Secondly, the initial commitment of an individual to a group is the simple hearing of his or her own voice as part of the group. Workshop questions are designed to ensure that all members can participate. The first few questions, answerable by all, might be asked right around the group. Avoid allowing a whole meeting to go by in which there are participants who say nothing at all, or there dissidents may emerge later on.
Thirdly, use in every workshop a visual means of showing the group where their information is going. Information on cards can be grouped and groups titled. Information on lists can be checked off. Charts showing quantifiable data can be manipulated and tested for different results.
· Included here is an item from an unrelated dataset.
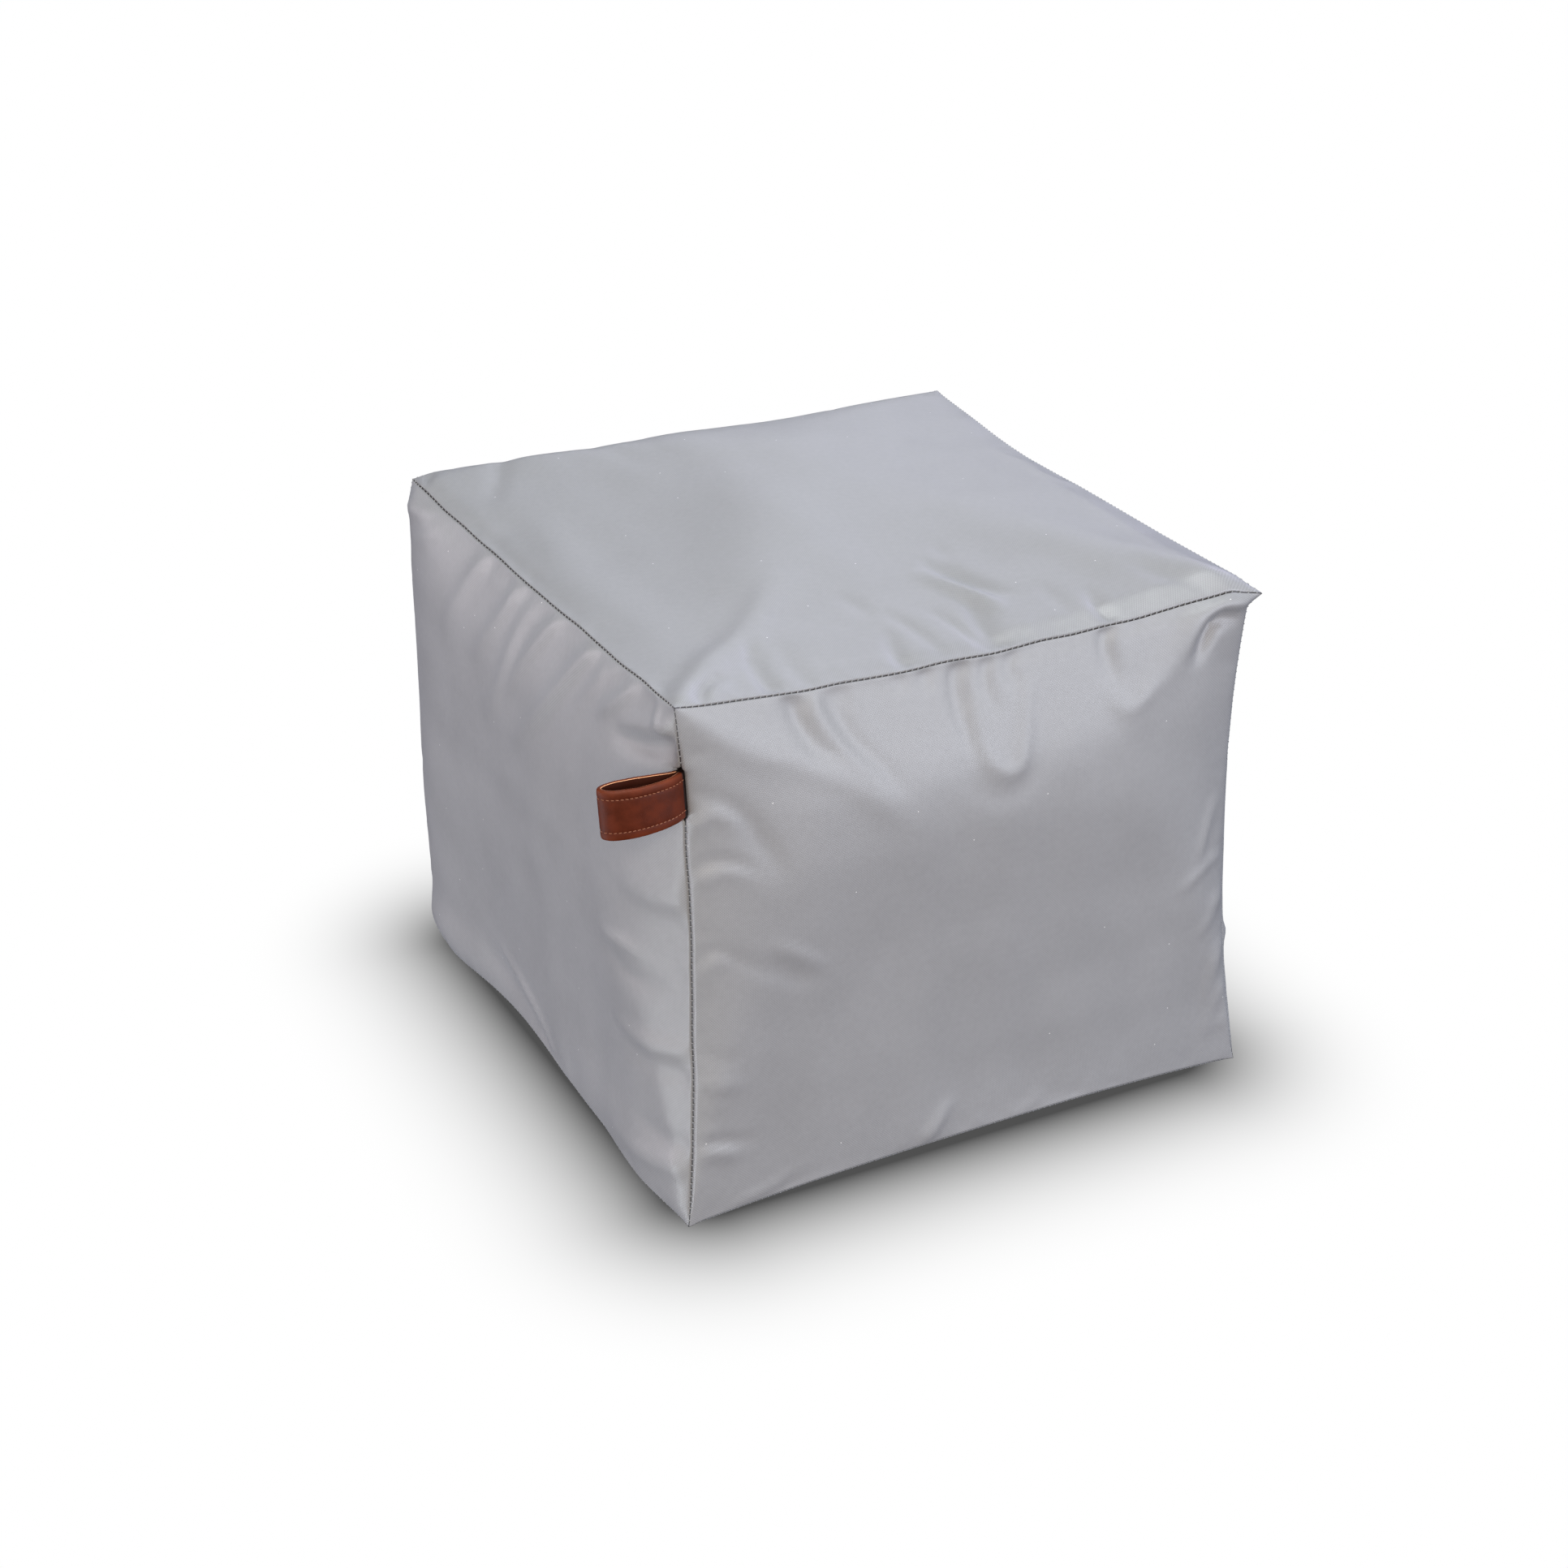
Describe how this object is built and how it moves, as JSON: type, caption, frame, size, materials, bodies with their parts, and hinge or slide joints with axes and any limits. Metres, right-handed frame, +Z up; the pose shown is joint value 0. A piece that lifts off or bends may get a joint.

Statements written by the group can be immediately copied and distributed to everyone, or even written with markers on wall charts to share first drafts. This visual movement of information allows a workshop to make tangible the decisions which are being made, encouraging participation and clarifying for everyone the direction the group is taking. They also make reports by a subgroup to a larger group immediately simpler to give and to understand. Where there is great linguistic diversity in a group, these visual tools permit a commonizing of images which language cannot perform.
Finally, a facilitator needs to consider workshop composition. Sometimes having people volunteer for workshops is appropriate. At other times, the subject matter is such that expertise determines who works in what group. Whenever possible, it is well to hold the principle that a workshop group is not the same group of people who work together locally, day-to-day. They have already determined a posture out of their own situation, and have little to gain in coming to a conference to meet together again. Wherever diversity can be promoted in the workshop assignments themselves, this aids the capacity of the larger group to make decisions. Wherever expertise can be mixed in a workshop group, this aids the capacity of the larger group to understand the report or recommendation, as the group itself must clarify technical jargon.